S.S.: [In addition to me], the Paksoy team members were Ozlem Barut (Senior Associate in the banking & finance department) and Soner Dagli (Associate in the banking & finance department). I was responsible for overall supervision. Ozlem Barut was responsible for drafting and Soner Dagli was responsible for the conditions precedent.
R.A.: I led the transaction as the supervising partner. Ahmet Kalafat, a Senior Associate in our finance team in Dubai, was front and center in our deal team and undertook the day-to-day running of the transaction with support from trainee Lucy Kelly.
Please describe the final deal in as much detail as possible – in other words, how was the financing structured, why was it structured in that way, and how did you help it get there?
R.A.: The financing needs of Burgan Bank and the regulatory considerations determined the structure of the facility. The facility was structured as a dual-currency facility comprising Euro and Dollar tranches. In order to reduce cost of funding each tranche was split into two, with one having a 364-day maturity and the other 367-day maturity.
M.K.: This was a typical multi-tranche syndicated facility for a financial institution. There were 13 lenders on board.
S.S.: Paksoy did not contribute to the structure of the deal as this was a repeating deal of the previous syndicated loan extended to Burgan Bank in June 2015. The deal was structured as a syndicated facility provided by various banks and the documentation was in LMA format.
What was the most challenging or frustrating part of the process? Why?
M.K.: The challenging part was the timeline. The deal closed more or less in two weeks, so everyone had to be more efficient than usual. Everyone knew the closing date from the beginning – this was basically a roll-over deal, so there was not much time or need to lengthy negotiations.
R.A.: Burgan Bank is a well-known financial institution to international financial institutions and has a successfully run banking business in Turkey. As Burgan Bank approaches the market for similar deals on a regular basis, Burgan Bank and the lenders have developed an efficient working relationship on this kind of transactions. Therefore, there was no unusual or extraordinary challenge or setback in the process.
S.S.: In general, the deal was smooth and the parties were cooperative.
Was there any part of the process that was unusually or unexpectedly smooth/easy?
M.K.: Other than the speed, this was a smooth process. All parties were reputable financial institutions knowing what they are doing very well and there were not any last minute surprises.
S.S.: In general, the deal was smooth, but the collection of the condition precedent documents process was unusually easy/smooth as Burgan Bank timely delivered all the documents and was cooperative.

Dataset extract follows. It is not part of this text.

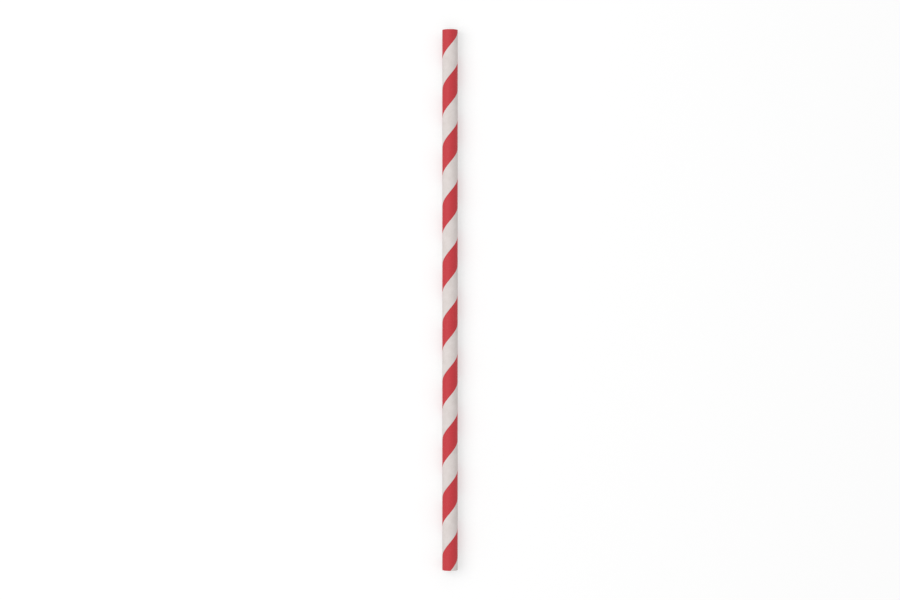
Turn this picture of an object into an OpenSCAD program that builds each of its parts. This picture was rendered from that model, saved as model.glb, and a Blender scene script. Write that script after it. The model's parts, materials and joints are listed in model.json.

Did the final result match your initial mandate, or did it change/transform somehow from what was initially anticipated?
M.K.: The end result totally matched the mandate.
S.S.: There was no surprise in the deal and therefore it can be easily said that the final result matched our initial mandate.
R.A.: Yes, it did.
What individuals at Burgan Bank directed you, Muhsin, and what individuals at the banks advised you, Sera and Rahail – and how would you both describe your working relationship with them?
M.K.: We were guided and directed by Sehnaz Gunay (Department Head, Financial Institutions) and Nesteren Caliskan (Legal Counsel). We spoke almost every day. We managed the talks with the lenders through their counsel and made sure the common understanding was reflected into the finance documents.
R.A.: We have an established working relationship with various teams of HSBC. On this specific transaction, HSBC’s Leveraged and Acquisition Finance team instructed us.
S.S.: We were instructed by the syndication banks through Hogan Lovells (Middle East) LLP. We are an independent law firm. We collaborate with different international law firms on a project basis. We worked on various similar deals with Hogan Lovells (Middle East) LLP in the past.
How would you describe the working relationship with your counterparts at Paksoy and Hogan Lovells on the deal, Muhsin, and yours with the Esin Attorney Partnership, Sera?
M.K.: We were dealing with Hogan Lovells. There was a friendly and cooperative environment which made things easier for both counsel. No travels were involved. They were in Dubai. Phone calls and emails were sufficient to get to the closing.
R.A.: They were professional and responsive.
S.S.: We never directly contacted our counterparts at the Esin Attorney Partnership.
How would you describe the significance of the deal?
M.K.: The importance of the deal was the fact that it closed right after the coup attempt and S&P’s downgrading with no delays at all. I think It is an excellent indicator of international financial institutions’ trust in the Turkish economy and banking system.
S.S.: The fact that 13 banks from 8 countries took part in this deal proves the confidence which investors have in the Turkish economy and banking system.
R.A.: After lenders and Burgan Bank agreed but before signing the mandate letter and term sheet, a coup attempt took place in Turkey on July 15, 2016. This extraordinary event did not have any negative impact on the transaction. After a few days of internal discussion, the lenders made the decision to continue with the transaction.
This demonstrated that Turkey has a strong banking system in which international financial institutions have great confidence and that we will continue to see similar deals in the Turkish market despite this extraordinary incident.